Purveyors of a relatively new genre, so-called digital art, aim to fill that blank screen. The field includes software art, where the "art" is the computer code itself that directs the images and sounds on the screen; Internet-based collaborative works, where a group of far-flung collectors can view and play with a piece simultaneously; and DVD art that looks like more-conventional video art.

Much of the work is abstract; a piece called "Cells" by up-and-coming software artist Casey Reas looks like tiny organisms floating on the screen. In "Waiting Room," an interactive and collaborative work by artist Mark Napier, a toolbar displays various shapes, each accompanied by a corresponding sound. With a wireless mouse, owners can click on a shape, drag it into the image and help create a constantly morphing work, the collective result of everyone's input. "Waiting Room" is being sold in 50 "shares," priced at $1,000 apiece.

Digital works, the latest genre of new media art, usually are sold in limited edition DVDs. But this spring, Steven Sacks, the director of New York City's bit-forms gallery, plans to start selling lower-priced original works of software art at software ART space (www.softwareartspace.com). Prices will range from $100 for unlimited-edition works to $1,000 for numbered pieces. Buyers will get a sleekly packaged disc; limited editions will be signed by the artist.
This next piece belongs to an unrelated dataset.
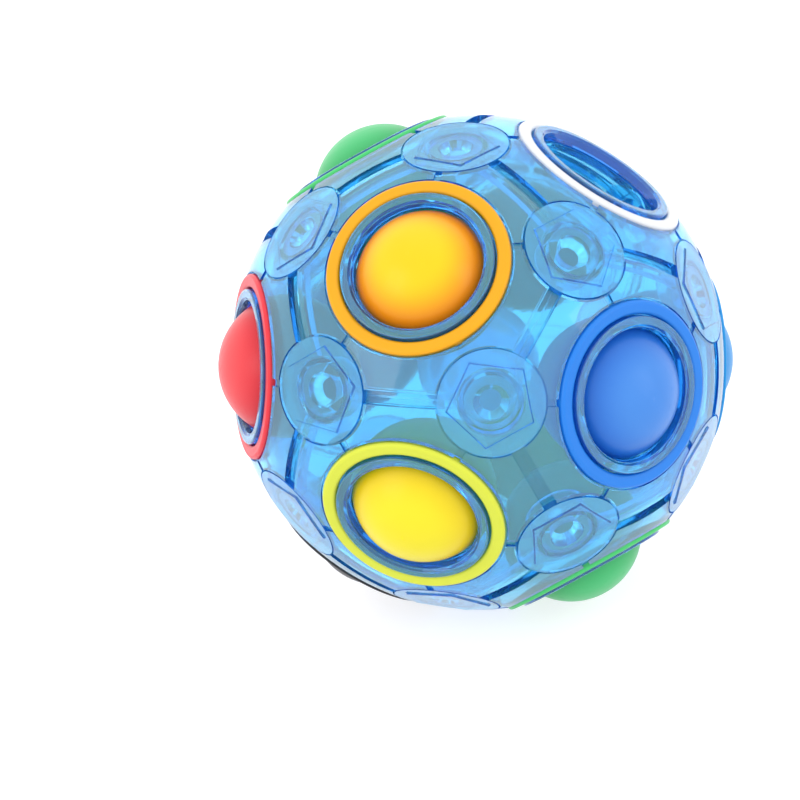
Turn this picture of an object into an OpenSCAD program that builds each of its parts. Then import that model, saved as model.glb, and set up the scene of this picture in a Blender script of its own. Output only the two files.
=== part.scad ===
// Round sliding-ball puzzle: twelve holes, eleven coloured balls and one empty hole.
// A ball is pressed in, passed under the seam and let out again at the empty hole.
// +Z is up, millimetres. The puzzle stands on the five-sided land of its lowest cap.

/* [Shell] */
// Radius of the round shell
shell_r = 35; // [34:0.5:45]
// Thickness of the shell's wall
shell_wall = 2.4; // [2:0.1:2.8]
// Width of the groove where two panels meet
groove_w = 2; // [1:0.1:3]
// Depth of that groove
groove_h = 1.1; // [0.4:0.1:1.4]
// Width of the flange on each side of a seam, inside the wall
flange_w = 1; // [0.6:0.1:1.6]
// How far the flange stands in from the wall
flange_h = 1; // [0.4:0.1:1.6]

/* [Balls] */
// Radius of a ball
ball_r = 10; // [8:0.1:10.3]
// How far a resting ball stands out of the shell's curve
ball_proud = 2.2; // [1.2:0.1:2.4]
// How much smaller the mouth's radius is than the ball's
lip_bite = 1; // [0.9:0.1:1.8]
// Gap between a resting ball and its seat
seat_gap = 0.18; // [0.08:0.01:0.25]

/* [Mouths and rings] */
// How much the funnel widens above the lip
funnel_flare = 0.45; // [0.2:0.05:0.7]
// Width of the clear rim, from the lip to the ring's pocket
rim_w = 1.9; // [1.3:0.05:2]
// Height of the clear rim above the ring
rim_step = 0.45; // [0.2:0.05:0.8]
// Rounding of the rim's edges
rim_round = 0.3; // [0.1:0.05:0.4]
// Depth of the collar below the lip
collar_h = 1.4; // [1:0.1:2]
// Wall of the collar at its lower edge
collar_wall = 1.3; // [0.8:0.1:1.8]
// Width of a coloured ring, across its section
ring_w = 1.95; // [1.4:0.05:2.2]
// Height of a coloured ring
ring_h = 1.3; // [0.9:0.1:1.6]
// How far the ring's outer edge stands out of the shell's curve
ring_proud = 0.45; // [0.2:0.05:0.8]
// Rounding of the ring's upper edges
ring_round = 0.5; // [0.2:0.05:0.6]
// Gap inside a ring
ring_gap_in = 0.15; // [0.05:0.05:0.3]
// Gap outside a ring
ring_gap_out = 0.3; // [0.1:0.05:0.5]

/* [Caps] */
// Width of the web left between a ring's pocket and a cap's seat
web_w = 1.5; // [1.2:0.05:2.4]
// Gap round a cap
cap_gap = 0.25; // [0.1:0.05:0.4]
// Thickness of a cap at its edge
cap_h = 0.9; // [0.6:0.1:1.1]
// Margin between a cap's edge and the corners of its land
land_margin = 1.25; // [1:0.05:2]
// How far the land's corners stand out of the shell's curve
land_proud = 0.05; // [0:0.05:0.3]
// Height of the land's sides at their middles
land_step = 0.18; // [0.05:0.01:0.2]
// Lean of the land's sides, in degrees
land_lean = 40; // [0:5:50]
// Width of the ledge round a cap's boss
ledge_w = 2.95; // [2.4:0.05:3.5]
// Wall of the boss under a cap
boss_wall = 0.7; // [0.5:0.1:1]
// Length of the boss
boss_h = 4.2; // [2.5:0.1:4.4]
// Gap round the boss
boss_gap = 0.25; // [0.1:0.05:0.4]
// Radius of the tapered peg where it leaves the cap
peg_r = 2.6; // [2:0.1:2.9]
// Radius of the peg's tip
peg_tip_r = 1.5; // [1:0.1:1.8]
// Length of the peg
peg_h = 3.2; // [2:0.1:4]
// Width of the key slot between a ring and a cap
key_w = 1; // [0.6:0.1:1.6]
// Depth of the key slot
key_h = 0.4; // [0.2:0.1:1]

/* [Core and travel] */
// How far outside a ball's seat the pivot of its sideways swing lies
pivot_out = 18; // [17:0.2:22]
// Gap between a passing ball and the core
core_gap = 0.3; // [0.2:0.05:1]
// Wall of the hollow core
core_wall = 1.6; // [1:0.1:3]

/* [Hidden] */
$fn = 96;
// Longer than any piece, for cuts that go right through
far = 2 * shell_r;

// Tilt from +Z of the upper holes, and of a panel's corners from its own hole
corner_tilt = acos(sqrt((5 + 2 * sqrt(5)) / 15));
// Tilt from +Z of the holes just above the waist
waist_tilt = acos(sqrt((5 - 2 * sqrt(5)) / 15));
// Tilt of a seam's middle from the holes at its sides
seam_tilt = acos(1 / sqrt(5)) / 2;

// Each hole's colour name, tilt from +Z, turn about +Z, and colour
holes = [
    ["orange", corner_tilt, -120, "#ffb80f"],
    ["white", corner_tilt, 0, "#f6f7fa"],
    ["green", corner_tilt, 120, "#62e39a"],
    ["blue", waist_tilt, -60, "#4e95f2"],
    ["teal", waist_tilt, 60, "#35c9b4"],
    ["red", waist_tilt, 180, "#ff5263"],
    ["yellow", 180 - waist_tilt, -120, "#f5f053"],
    ["cyan", 180 - waist_tilt, 0, "#3fbcff"],
    ["violet", 180 - waist_tilt, 120, "#9a6be8"],
    ["jade", 180 - corner_tilt, -60, "#4fd88c"],
    ["lime", 180 - corner_tilt, 60, "#b4e34a"],
    ["black", 180 - corner_tilt, 180, "#2b2c30"]
];
empty_hole = "white";
clear_blue = [0.33, 0.64, 1, 0.55];

// Directions of the holes, and the triples of neighbours that share a cap
axes = [for (h = holes) [sin(h[1]) * cos(h[2]), sin(h[1]) * sin(h[2]), cos(h[1])]];
function near(i, j) = axes[i] * axes[j] > 0.4;
corners = [
    for (i = [0:9], j = [i + 1:10], k = [j + 1:11])
        if (near(i, j) && near(j, k) && near(i, k)) [i, j, k]
];
// Which of its three holes each cap's land points a corner at
land_faces = [2, 2, 1, 0, 2, 1, 0, 2, 1, 0, 2, 1, 0, 2, 0, 1, 2, 0, 1, 2];

function tilt_of(v) = atan2(norm([v.x, v.y]), v.z);
function turn_of(v) = atan2(v.y, v.x);
// Spin about direction v that makes its own +X face direction w
function spin_to(v, w) =
    let (
        a = turn_of(v),
        t = tilt_of(v),
        x = w.x * cos(a) + w.y * sin(a),
        y = w.y * cos(a) - w.x * sin(a)
    )
    atan2(y, x * cos(t) - w.z * sin(t));
function corner_axis(c) = axes[c[0]] + axes[c[1]] + axes[c[2]];
function cap_name(c) =
    str("cap_", holes[c[0]][0], "_", holes[c[1]][0], "_", holes[c[2]][0]);

// Shell
inner_r = shell_r - shell_wall;
groove_r = shell_r - groove_h;
flange_r = inner_r - flange_h;

// Ball seat, measured along the hole's axis from the middle of the puzzle
station = shell_r + ball_proud - ball_r;
seat_r = ball_r + seat_gap;
mouth_r = ball_r - lip_bite;
lip_z = station + sqrt(seat_r * seat_r - mouth_r * mouth_r);
collar_z = lip_z - collar_h;
collar_r = sqrt(pow(seat_r, 2) - pow(collar_z - station, 2)) + collar_wall;

// Ring and rim
pocket_in_r = mouth_r + rim_w;
ring_in_r = pocket_in_r + ring_gap_in;
ring_out_r = ring_in_r + ring_w;
pocket_out_r = ring_out_r + ring_gap_out;
ring_top = sqrt(pow(shell_r, 2) - pow(ring_out_r, 2)) + ring_proud;
pocket_floor = ring_top - ring_h;
rim_top = ring_top + rim_step;

// Cap, in the direction of a panel's corner
pocket_tilt = asin(pocket_out_r / shell_r);
web_tilt = 2 * asin(web_w / shell_r / 2);
seat_tilt = corner_tilt - pocket_tilt - web_tilt;
cap_seat_r = shell_r * sin(seat_tilt);
cap_r = cap_seat_r - cap_gap;
cap_edge = sqrt(pow(shell_r, 2) - pow(cap_r, 2));
cap_floor = cap_edge - cap_h;
land_r = cap_r - land_margin;
land_mid_r = land_r * cos(36);
land_top = sqrt(pow(shell_r, 2) - pow(land_r, 2)) + land_proud;
land_h = land_top - cap_edge + land_step;
boss_r = cap_r - ledge_w;
boss_hole_r = boss_r + boss_gap;

// Core: it clears a ball that swings from one hole to the next
pivot_d = station + pivot_out;
swing_r = sqrt(pow(station, 2) + pow(pivot_d, 2) - 2 * station * pivot_d * cos(seam_tilt));
pass_d = pivot_d - swing_r;
core_r = pass_d - ball_r - core_gap;

// The middle of the puzzle is this far above what it stands on
centre_z = land_top;

// Puts a piece drawn along +Z in direction v, turned about it by spin
module along(v, spin = 0) {
    translate([0, 0, centre_z])
        rotate([0, tilt_of(v), turn_of(v)])
            rotate([0, 0, spin])
                children();
}

// The five seams round a hole: local +Z is the seam's middle and +X leads away from the hole
module at_seams() {
    for (k = [0:4])
        rotate([0, seam_tilt, 72 * k + 36])
            children();
}

// The five directions from a hole to its panel's corners, at a given tilt
module at_corners(tilt) {
    for (k = [0:4])
        rotate([0, tilt, 72 * k])
            children();
}

// A band along a seam, on this panel's side, outside radius r
module seam_band(width, r) {
    difference() {
        translate([-width, -far / 2, 0])
            cube([width + 1, far, far]);
        rotate([90, 0, 0])
            sphere(r = r);
    }
}

// A bar with rounded upper corners, as half of a ring's section
module rounded_bar(inner, outer, low, high, round_r) {
    translate([inner, low])
        square([outer - inner, high - low - round_r]);
    translate([inner + round_r, low])
        square([outer - inner - 2 * round_r, high - low]);
    for (x = [inner + round_r, outer - round_r])
        translate([x, high - round_r])
            circle(r = round_r, $fn = 48);
}

// Everything inside the wall, less the collar and the seam flanges
module panel_inside() {
    difference() {
        sphere(r = inner_r);
        translate([0, 0, collar_z])
            cylinder(r = collar_r, h = far);
        at_seams()
            seam_band(flange_w, flange_r);
    }
}

// The mouth: the seat's curve below the lip, a funnel above it, a chamfer at the rim
module panel_mouth() {
    funnel_h = rim_top - lip_z;
    translate([0, 0, station])
        sphere(r = seat_r);
    translate([0, 0, lip_z])
        cylinder(r1 = mouth_r, r2 = mouth_r + funnel_flare, h = funnel_h);
    translate([0, 0, rim_top - rim_round])
        cylinder(r1 = mouth_r + funnel_flare, r2 = mouth_r + funnel_flare + 2 * rim_round, h = 2 * rim_round);
}

// The solid that a panel is cut from: the ball, sunk for the ring, with the rim standing up
module panel_blank() {
    difference() {
        sphere(r = shell_r);
        translate([0, 0, pocket_floor])
            cylinder(r = pocket_out_r, h = far);
    }
    rotate_extrude()
        rounded_bar(mouth_r - rim_round, pocket_in_r, station, rim_top, rim_round);
}

module cap_seat() {
    translate([0, 0, cap_floor])
        cylinder(r = cap_seat_r, h = far);
    translate([0, 0, station / 2])
        cylinder(r = boss_hole_r, h = far);
}

module key_slot() {
    translate([-web_w, -key_w / 2, shell_r - key_h])
        cube([2 * web_w, key_w, far]);
}

module panel(i) {
    color(clear_blue)
        along(axes[i], holes[i][1] < 90 ? 180 : 0)
            difference() {
                panel_blank();
                panel_inside();
                panel_mouth();
                at_seams()
                    translate([0, -far / 2, -far / 2])
                        cube(far);
                at_seams()
                    seam_band(groove_w / 2, groove_r);
                at_corners(corner_tilt)
                    cap_seat();
                at_corners(pocket_tilt + web_tilt / 2)
                    key_slot();
            }
}

module ring(i) {
    color(holes[i][3])
        along(axes[i])
            rotate_extrude()
                rounded_bar(ring_in_r, ring_out_r, pocket_floor, ring_top, ring_round);
}

module ball(i) {
    color(holes[i][3])
        along(axes[i])
            translate([0, 0, station])
                sphere(r = ball_r);
}

// Cuts the five leaning sides of a land
module land_sides() {
    for (k = [0:4])
        rotate([0, 0, 72 * k + 36])
            translate([land_mid_r, 0, land_top])
                rotate([0, -land_lean, 0])
                    translate([0, -far / 2, -far / 2])
                        cube(far);
}

// A cap: a disc that slopes up to its five-sided land, with a hollow boss and a tapered peg below
module cap(n) {
    v = corner_axis(corners[n]);
    faced = axes[corners[n][land_faces[n]]];
    color(clear_blue)
        along(v, spin_to(v, faced)) {
            translate([0, 0, cap_floor])
                cylinder(r = cap_r, h = cap_h);
            translate([0, 0, cap_edge])
                cylinder(r1 = cap_r, r2 = land_mid_r, h = land_top - land_step - cap_edge);
            difference() {
                translate([0, 0, land_top - land_h])
                    cylinder(r = cap_r, h = land_h);
                land_sides();
            }
            translate([0, 0, cap_floor - boss_h])
                difference() {
                    cylinder(r = boss_r, h = boss_h + cap_h / 2);
                    translate([0, 0, -1])
                        cylinder(r = boss_r - boss_wall, h = boss_h + 1);
                }
            translate([0, 0, cap_floor - peg_h])
                cylinder(r1 = peg_tip_r, r2 = peg_r, h = peg_h + cap_h / 2);
        }
}

// The loose core in the middle, a plain hollow ball
module core() {
    color(clear_blue)
        translate([0, 0, centre_z])
            difference() {
                sphere(r = core_r);
                sphere(r = core_r - core_wall);
            }
}

for (i = [0:len(holes) - 1])
    panel(i);
for (i = [0:len(holes) - 1])
    ring(i);
for (i = [0:len(holes) - 1])
    if (holes[i][0] != empty_hole)
        ball(i);
for (n = [0:len(corners) - 1])
    cap(n);
core();
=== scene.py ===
import math

import bpy
from mathutils import Matrix, Vector


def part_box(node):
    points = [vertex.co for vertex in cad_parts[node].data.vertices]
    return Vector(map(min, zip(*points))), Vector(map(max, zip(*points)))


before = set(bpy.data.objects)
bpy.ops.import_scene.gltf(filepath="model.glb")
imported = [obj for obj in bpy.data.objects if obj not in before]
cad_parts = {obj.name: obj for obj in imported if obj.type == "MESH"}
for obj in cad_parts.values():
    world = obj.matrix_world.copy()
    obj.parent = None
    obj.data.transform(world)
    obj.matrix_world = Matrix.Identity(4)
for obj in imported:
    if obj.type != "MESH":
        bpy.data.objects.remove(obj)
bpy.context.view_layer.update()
scene = bpy.context.scene
mm = 0.001

coreLow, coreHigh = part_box("core")
middle = (coreLow + coreHigh) / 2  # the middle of the round shell
print("frame in:", len(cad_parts), "nodes")


# camera, first of all
shot = {
    "azimuth": -9.99,  # degrees round the puzzle, 0 looks along +Y
    "elevation": 28.97,
    "roll": -5.91,
    "distance": 700 * mm,
    "lens": 222.7,
    "sensor": 36.0,
    "shiftX": -0.0975,
    "shiftY": -0.0471,
    "nearest": 10 * mm,
    "farthest": 20,
}


def makeCamera():
    cam = bpy.data.objects.new("camera", bpy.data.cameras.new("camera"))
    scene.collection.objects.link(cam)
    azimuth = math.radians(shot["azimuth"])
    elevation = math.radians(shot["elevation"])
    level = math.cos(elevation)
    back = Vector((math.sin(azimuth) * level, -math.cos(azimuth) * level, math.sin(elevation)))
    roll = Matrix.Rotation(math.radians(shot["roll"]), 4, "Z").to_quaternion()
    cam.location = middle + back * shot["distance"]
    cam.rotation_mode = "QUATERNION"
    cam.rotation_quaternion = (-back).to_track_quat("-Z", "Y") @ roll
    cam.data.sensor_width = shot["sensor"]
    cam.data.lens = shot["lens"]
    cam.data.shift_x = shot["shiftX"]
    cam.data.shift_y = shot["shiftY"]
    cam.data.clip_start = shot["nearest"]
    cam.data.clip_end = shot["farthest"]
    scene.camera = cam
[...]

While there are always risks to buying art, these works come with some unique problems. The collector with a Picasso on the wall doesn't need an IT department; digital-art collectors sometimes do. When Peter S. Hirshberg, a technology entrepreneur, bought several pieces of software art for his New York loft, it took some doing to get them all running on the same screen. "I had to have this real Unix geek come out and make it all work," Mr. Hirshberg says. "At one point I had the artist, the geek and the galleryist all here."

Other potential issues range from piracy -- it is much cheaper and simpler to copy software code or a DVD than a painting _ to DVD scratches. And because computer operating systems and hardware change every couple of years, there is no guarantee that you will be able to display your art a decade from now, or pass it down to your children.